◆ **What this task involves**: Return, exactly as written, the run of lines that begins at the line containing "join(strap, lay_along(tail, root, KNOT))" and ends at the line containing "imported = [obj". Nothing outside that run belongs in the answer.

===== Available records

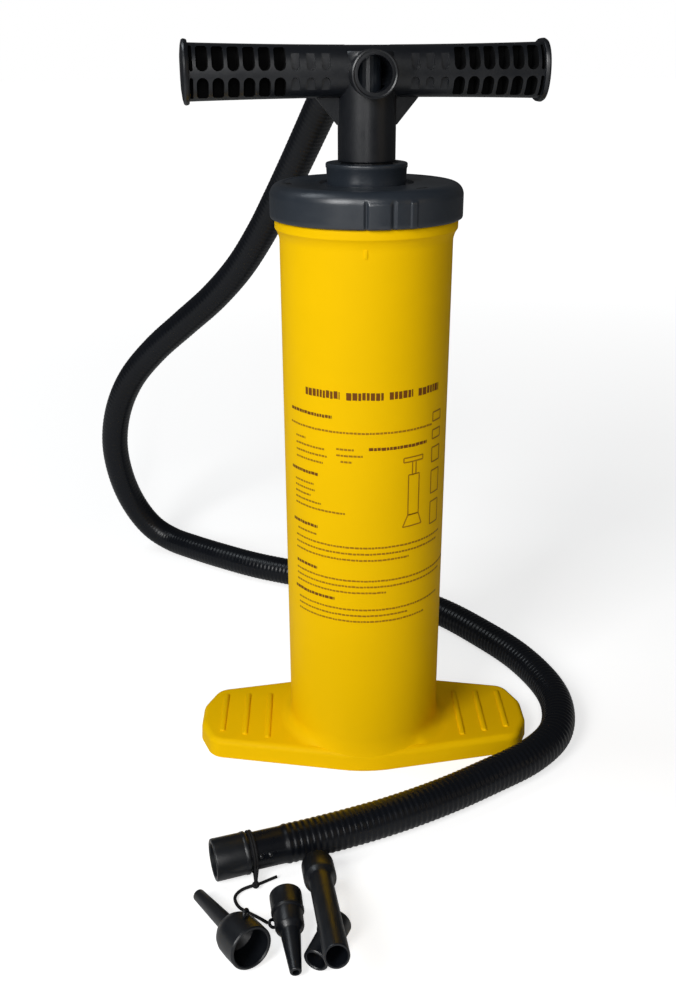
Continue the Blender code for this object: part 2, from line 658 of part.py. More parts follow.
def make_hose_end():
    """The lower cuff, its inner socket and the strap that ties the nozzles to the hose."""
    heading = Vector((math.cos(math.radians(END_ANGLE)), math.sin(math.radians(END_ANGLE)), 0.0))
    mouth = Vector(MOUTH)
    inward = mouth + heading
    cuff = lathe("hose_end_cuff", [
        (CUFF_R - 1.0, 0.0), (CUFF_BORE_R, 0.0), (CUFF_BORE_R, END_CUFF_LENGTH),
        (CUFF_R - 1.2, END_CUFF_LENGTH), (CUFF_R - 1.2, 25.0), (CUFF_R, 24.2), (CUFF_R, 1.2),
    ], 24)
    finish(lay_along(cuff, mouth, inward), "hose_end_cuff", "black_plastic")
    socket = lathe("hose_end_socket", tube_profile(CUFF_BORE_R - GAP, 8.6, 5.0, 24.0), 20)
    finish(lay_along(socket, mouth, inward), "hose_end_socket", "black_plastic")
    return heading


def nozzle(name, profile, start, end, material="black_plastic"):
    """A turned nozzle that lies from its wide open end towards its tip."""
    return finish(lay_along(lathe(name, profile, 16), start, end), name, material)


def make_nozzles():
    """Four nozzles, each hollow right through."""
    nozzle("nozzle_long_tip", [
        (12.9, 0.0), (10.8, 0.0), (10.8, 17.0), (3.4, 22.0), (2.2, 63.8), (3.6, 63.8), (5.2, 26.0),
        (11.0, 22.0), (12.9, 17.5),
    ], (-72.0, -234.1, 15.3), (-107.2, -181.6, 6.2))
    nozzle("nozzle_domed", [
        (9.2, 0.0), (7.6, 0.0), (7.6, 22.0), (3.4, 26.0), (2.0, 54.1), (3.4, 54.1), (6.2, 27.0), (8.6, 24.5),
        (8.8, 13.8), (9.8, 13.0), (9.8, 1.2),
    ], (-54.5, -188.6, 11.5), (-47.5, -241.9, 5.1))
    nozzle("nozzle_stepped", [
        (10.0, 0.0), (8.2, 0.0), (8.2, 19.0), (5.6, 23.0), (5.4, 114.0), (7.0, 114.0), (7.2, 22.0),
        (10.0, 20.0),
    ], (-35.3, -163.6, 11.0), (-25.2, -271.7, 46.4))
    nozzle("nozzle_wide", [
        (8.9, 0.0), (7.2, 0.0), (7.2, 8.0), (5.6, 12.0), (5.6, 30.7), (7.4, 30.7), (7.4, 13.0), (8.9, 9.5),
    ], (-23.8, -208.7, 9.6), (-36.6, -236.4, 7.8))


def make_tether():
    """The strap round the hose, its knot and the thin cord to the nozzles."""
    heading = make_hose_end()
    mouth = Vector(MOUTH)
    strap_profile = tube_profile(HOSE_R + 1.3, HOSE_R + 0.3, STRAP_START, STRAP_START + 3.6)
    strap = lathe("tether_strap", strap_profile, 24)
    lay_along(strap, mouth, mouth + heading)
    middle = mouth + heading * (STRAP_START + 1.8)
    outward = Vector(KNOT) - middle
    outward = (outward - heading * outward.dot(heading)).normalized()
    root = middle + outward * (HOSE_R + 0.8)
    tail = block("tail", (-1.0, -1.0, 0.0), (1.0, 1.0, (Vector(KNOT) - root).length - 2.6))
    join(strap, lay_along(tail, root, KNOT))
    finish(strap, "tether_strap", "rubber")
    knot = lathe("tether_knot", [(0.0, -2.3), (1.6, -1.6), (2.3, 0.0), (1.6, 1.6), (0.0, 2.3)][::-1], 8)
    finish(shift(knot, *KNOT), "tether_knot", "rubber")
    make_cord("tether_cord", TETHER_ROUTE, TETHER_R, 3.0, "rubber", 1)


def main():
    clear_scene()
    make_barrel()
    make_cap()
    make_gland()
    turned = bpy.data.objects.new("handle_frame", None)
    bpy.context.collection.objects.link(turned)
    turned.rotation_euler = (0.0, 0.0, math.radians(HANDLE_TURN))
    make_handle(turned)
    make_tubes(turned)
    make_inlet_cuff(turned)
    make_piston(turned)
    make_cord("hose", HOSE_ROUTE, HOSE_R, 38.0, "hose_plastic", 2)
    make_tether()
    make_nozzles()


main()
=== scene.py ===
"""Looks of a double action hand pump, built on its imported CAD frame.

Shapes are worked out in millimetres and turned into metres. X runs along the base, -Y is the front and Z is
up.
"""

import itertools
import math
import random

import bmesh
import bpy
from mathutils import Matrix, Vector

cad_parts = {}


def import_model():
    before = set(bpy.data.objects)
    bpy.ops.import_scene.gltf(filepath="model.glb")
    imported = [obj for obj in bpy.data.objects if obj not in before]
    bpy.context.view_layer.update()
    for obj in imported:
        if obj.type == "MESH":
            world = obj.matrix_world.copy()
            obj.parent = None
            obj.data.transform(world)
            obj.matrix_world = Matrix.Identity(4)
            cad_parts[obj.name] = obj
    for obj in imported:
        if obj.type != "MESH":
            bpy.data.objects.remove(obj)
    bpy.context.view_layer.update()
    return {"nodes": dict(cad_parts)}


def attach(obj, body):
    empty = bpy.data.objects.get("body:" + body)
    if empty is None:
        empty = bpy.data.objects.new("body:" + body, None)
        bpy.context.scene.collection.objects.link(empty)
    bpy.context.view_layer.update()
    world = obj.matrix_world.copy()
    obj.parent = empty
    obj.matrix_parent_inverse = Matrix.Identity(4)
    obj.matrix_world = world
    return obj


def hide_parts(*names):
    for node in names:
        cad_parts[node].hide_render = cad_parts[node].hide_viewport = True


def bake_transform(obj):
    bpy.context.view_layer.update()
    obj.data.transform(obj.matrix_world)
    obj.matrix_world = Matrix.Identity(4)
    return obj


MM = 0.001

# Camera
CAMERA_PLACE = (-0.0318, -0.6927, 0.4734)
CAMERA_PITCH = 67.574
CAMERA_YAW = -1.1
CAMERA_ROLL = -0.24
CAMERA_LENS = 38.76

# Studio, in metres: each light's name, place, target, size, power and colour
LIGHTS = (
    ("key", (-0.9, -1.3, 1.1), (0.0, 0.0, 0.22), (0.6, 0.8), 19.0, (1.0, 1.0, 1.0)),
    ("left", (-1.0, 0.15, 1.5), (0.0, 0.0, 0.1), (0.6, 0.6), 5.0, (0.88, 0.95, 1.0)),
    ("strip", (-0.05, -1.7, 1.0), (0.0, 0.0, 0.3), (0.05, 1.1), 8.0, (1.0, 1.0, 1.0)),
    ("fill", (1.3, -0.9, 0.7), (0.0, 0.0, 0.2), (0.8, 0.8), 0.8, (1.0, 0.78, 0.5)),
)
WORLD_SEEN = 1.0
WORLD_CAST = 0.06
FLOOR_GLOW_RANGE = (0.5, 2.2)
FLOOR_GLOW = (0.66, 1.0)

# Barrel and base
BORE_R = 51.0
BORE_FLOOR_Z = 15.0
BARREL_SEGMENTS = 192
BARREL_FOOT_R = 54.2
BARREL_TOP_R = 54.9
COLLAR_R = 57.7
COLLAR_Z = 379.7
RIM_Z = 394.0
BASE_HALF_LENGTH = 121.0
BASE_HALF_WIDTH = 56.0
BASE_TOP_Z = 14.5
BASE_EDGE_R = 4.6
BASE_CORNERS = ((112.0, -35.0, 14.0), (121.6, -12.0, 16.0))
SKIRT_WALL = 3.2
CAVITY_Z = 11.5
UNDER_RIB_ANGLES = (0.0, 45.0, 90.0, 135.0)
UNDER_HUB_R = 18.0
FILLET_R = 9.0
FOOT_RIB_X = (71.2, 88.0, 104.7)
FOOT_RIB_HALF_WIDTH = 2.1
FOOT_RIB_HEIGHT = 1.4
GATE_MARK_Z = 365.5
GATE_MARK_TURN = -2.7

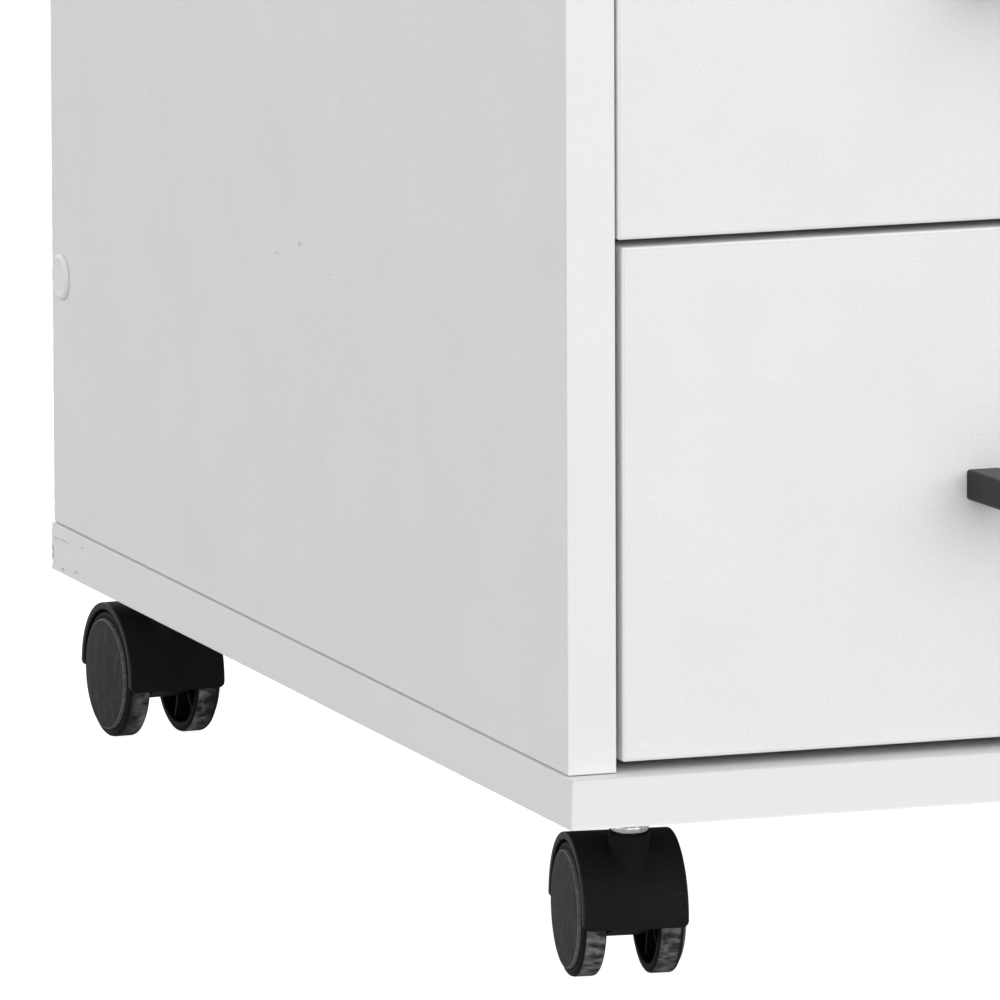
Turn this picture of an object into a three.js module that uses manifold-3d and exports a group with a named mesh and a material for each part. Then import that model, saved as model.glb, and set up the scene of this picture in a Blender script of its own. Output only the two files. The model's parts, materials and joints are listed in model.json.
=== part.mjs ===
// Mobile drawer pedestal: a laminated-board cabinet with three inset drawers, standing on four
// twin-wheel casters. Millimetres, +Z up, and the drawers open towards -Y. The origin is on the
// floor, under the middle of the whole pedestal.
import * as THREE from "three";
import { mergeVertices } from "three/addons/utils/BufferGeometryUtils.js";
import Module from "manifold-3d";

const wasm = await Module();
wasm.setup();

// Cabinet
const board = 15; // thickness of the cabinet's panels and of the drawer fronts
const cabinetWidth = 386; // over the outer faces of the two side panels
const sideDepth = 484.5; // front edge to rear edge of a side panel
const sideHeight = 465; // base panel to top panel
const frontOverhang = 5.5; // top and base panels stand proud of the sides' front edges
const sideOverhang = 1; // and of the sides' outer faces
const backInset = 2.6; // rear edges of the sides to the back panel's rear face

// Screw caps, over the screws that hold the back panel
const capRadius = 7.25;
const capHeight = 1.3;
const capFromPanels = 80; // above the base panel, and below the top panel

// Drawers, from the lowest up. Each hangs a little to one side: its shift is to the right.
const drawers = [
  { name: "bottom", shift: 0.5 },
  { name: "middle", shift: -0.625 },
  { name: "top", shift: 0.25 },
];
const gapBelowFronts = 3.25;
const gapAboveFronts = 3;
const gapBetweenFronts = 2.25;
const gapBesideFronts = 1.5;
const boxBoard = 12; // thickness of a drawer box's sides and back
const boxDepth = 400; // behind the drawer front
const boxRise = 18; // lower edge of the front to lower edge of the box
const boxDrop = 23.5; // upper edge of the front to upper edge of the box
const bottomBoard = 3;
const bottomRise = 10; // lower edge of the box to the underside of its bottom
const grooveDepth = 5; // the bottom slides in grooves in the box's sides
const grooveClearance = 0.3;

// Handles
const handleCentres = 128; // between the middles of the two feet
const handleWidth = 10.6; // of the bar, seen from above
const handleHeight = 9;
const handleReach = 28; // drawer front to the bar's outer face
const handleLean = 4.5; // degrees that each leg leans inwards

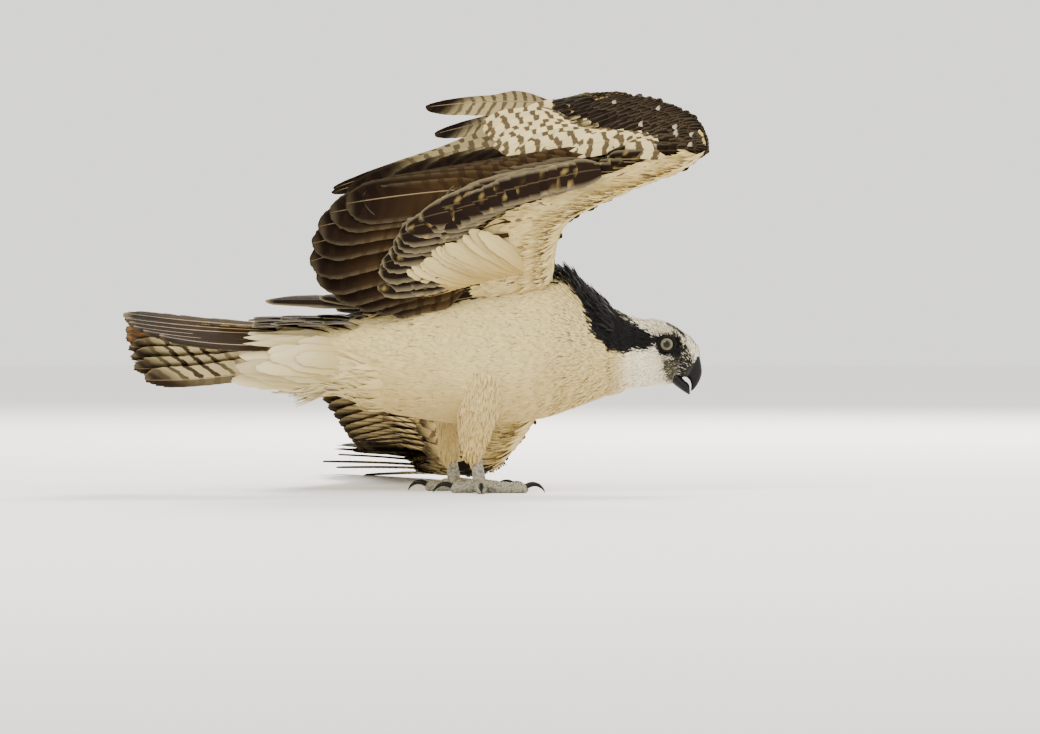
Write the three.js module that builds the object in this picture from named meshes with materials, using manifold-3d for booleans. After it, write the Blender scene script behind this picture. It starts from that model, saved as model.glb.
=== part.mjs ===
// A life-size osprey standing on the floor, one wing raised over its back and the other drooped to the
// floor behind it, as a still museum model. Millimetres, +Z up, +X towards the bill, the bird's right
// side towards -Y. Flesh is lofted from a few sections; feathers are thin closed vanes fused at the root.
import * as THREE from 'three';
import { mergeVertices } from 'three/addons/utils/BufferGeometryUtils.js';
import Module from 'manifold-3d';

const wasm = await Module();
wasm.setup();

// Driving dimensions
const GAP = 0.3;              // clearance between neighbouring sub-parts
const FLOOR = 0;              // the level that the toes and the drooped wing rest on
const EYE_RADIUS = 8;
const EYE_CENTRE = [196.4, 17, 148];
const TOE_RADIUS = 5.4;
const TOE_FLAT = 0.8;         // how far the toe pads are flattened by the floor
const CLAW_RADIUS = 2.7;
const CLAW_REACH = 20;
const FOOT_HEIGHT = 7;        // middle of the pad that carries the toes
const FOOT_PAD = 8.5;
const ANKLE = 15.5;           // top of the foot, where the shank begins
const PRIMARY_WIDTH = 44;
const SECONDARY_WIDTH = 44;
const TAIL_FEATHER_WIDTH = 40;
const QUILL_HALF = 0.6;       // half thickness of a vane along its quill
const EDGE_HALF = 0.3;        // half thickness of a vane at its edges
const SEED = 7;
const MIDDLE = [-55.4, 278.5]; // middle of the whole object's footprint, which becomes the origin

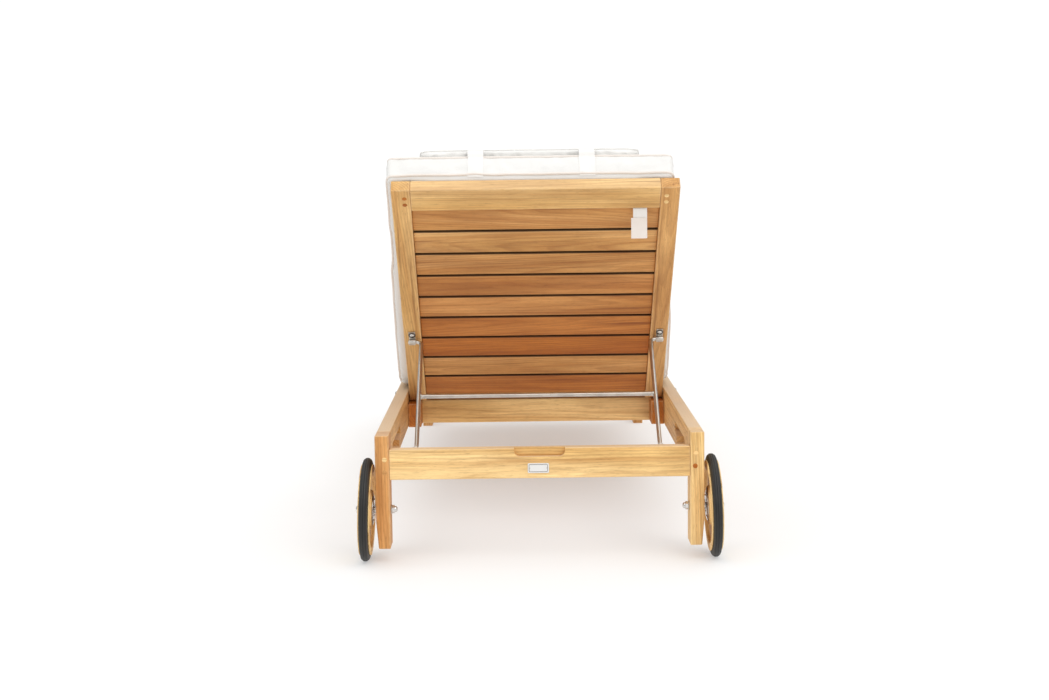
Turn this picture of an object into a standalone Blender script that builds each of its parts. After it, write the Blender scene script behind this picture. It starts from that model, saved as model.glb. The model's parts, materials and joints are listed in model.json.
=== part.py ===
"""Reclining sun lounger: teak frame on two wheels, tilting slatted back held by a
steel stay, and a full-length cushion with a head pillow.

Metres, +Z up, standing on Z = 0. The head and the wheels are at -Y, the feet at +Y.
Distances called "along" run from the rear face of the wheel legs towards the foot end.
The backrest is drawn flat about its hinge and then tilted by its empty, and so is the stay.
"""
from math import atan2, cos, hypot, pi, radians, sin

import bmesh
import bpy
from mathutils import Vector

GAP = 0.0003            # between pieces that touch

# Frame
WIDTH = 0.700
LENGTH = 2.000
TOP = 0.275             # height of the rails and of the leg tops
BOARD = 0.030           # thickness of rails, legs and backrest
RAIL_HEIGHT = 0.088
LEG_DEPTH = 0.065
END_RAIL_TOP = 0.245
END_RAIL_BOTTOM = 0.180
EDGE = 0.002            # rounding of the timber's long edges
INNER = WIDTH / 2 - BOARD
RAIL_BOTTOM = TOP - RAIL_HEIGHT

# Wheels
WHEEL_RADIUS = 0.1110
TYRE_HALF_WIDTH = 0.0092
WHEEL_MIDDLE_X = 0.372
CAMBER = radians(1.85)
AXLE_ALONG = 0.0325
AXLE_RADIUS = 0.005
AXLE_HEIGHT = (WHEEL_RADIUS - TYRE_HALF_WIDTH) * cos(CAMBER) + TYRE_HALF_WIDTH
LEG_CLEARANCE = 0.0308  # the wheel legs stop short of the ground

# Backrest, drawn flat about the hinge: it runs to -Y, its top face is up
HINGE_ALONG = 0.742
HINGE_HEIGHT = 0.263
RECLINE = radians(44.5)
BACK_REACH = 0.764      # hinge to the top end
BACK_HALF_WIDTH = 0.318
STILE_WIDTH = 0.042
SLAT_COUNT = 9
SLAT_PITCH = 0.0766
SLAT_WIDTH = 0.0706
FIRST_SLAT = 0.0461     # hinge to the middle of the lowest slat
SLAT_HALF_THICKNESS = 0.007
TOP_RAIL_WIDTH = 0.0656
HINGE_BOLT_RADIUS = 0.004

# Stay: a bent rod each side with a cross rod, feet in the racks of the side rails
ROD_RADIUS = 0.005
STAY_X = 0.276
STAY_PIVOT_REACH = 0.243
STAY_PIVOT_DROP = 0.024
FOOT_ALONG = 0.2585
FOOT_HEIGHT = 0.202
CROSS_ROD_REACH = 0.190
BRACKET_MIDDLE_X = 0.298
BRACKET_HALF_WIDTH = 0.008
RACK_DEPTH = 0.016

# Seat
SEAT_SLAT_COUNT = 13
SEAT_SLAT_WIDTH = 0.074
SEAT_SLAT_THICKNESS = 0.022
HINGE_RAIL_ALONG = 0.760
HINGE_RAIL_DEPTH = 0.028
HINGE_RAIL_TOP = 0.246
BEARER = 0.022

# Cushions
CUSHION = 0.063
CUSHION_LEFT = -0.347
CUSHION_RIGHT = 0.337
BACK_CUSHION_LEFT = -0.331
BACK_CUSHION_RIGHT = 0.309
STEEPEST = radians(56.4)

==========

◆ **The result**:
    join(strap, lay_along(tail, root, KNOT))
    finish(strap, "tether_strap", "rubber")
    knot = lathe("tether_knot", [(0.0, -2.3), (1.6, -1.6), (2.3, 0.0), (1.6, 1.6), (0.0, 2.3)][::-1], 8)
    finish(shift(knot, *KNOT), "tether_knot", "rubber")
    make_cord("tether_cord", TETHER_ROUTE, TETHER_R, 3.0, "rubber", 1)


def main():
    clear_scene()
    make_barrel()
    make_cap()
    make_gland()
    turned = bpy.data.objects.new("handle_frame", None)
    bpy.context.collection.objects.link(turned)
    turned.rotation_euler = (0.0, 0.0, math.radians(HANDLE_TURN))
    make_handle(turned)
    make_tubes(turned)
    make_inlet_cuff(turned)
    make_piston(turned)
    make_cord("hose", HOSE_ROUTE, HOSE_R, 38.0, "hose_plastic", 2)
    make_tether()
    make_nozzles()


main()
=== scene.py ===
"""Looks of a double action hand pump, built on its imported CAD frame.

Shapes are worked out in millimetres and turned into metres. X runs along the base, -Y is the front and Z is
up.
"""

import itertools
import math
import random

import bmesh
import bpy
from mathutils import Matrix, Vector

cad_parts = {}


def import_model():
    before = set(bpy.data.objects)
    bpy.ops.import_scene.gltf(filepath="model.glb")
    imported = [obj for obj in bpy.data.objects if obj not in before]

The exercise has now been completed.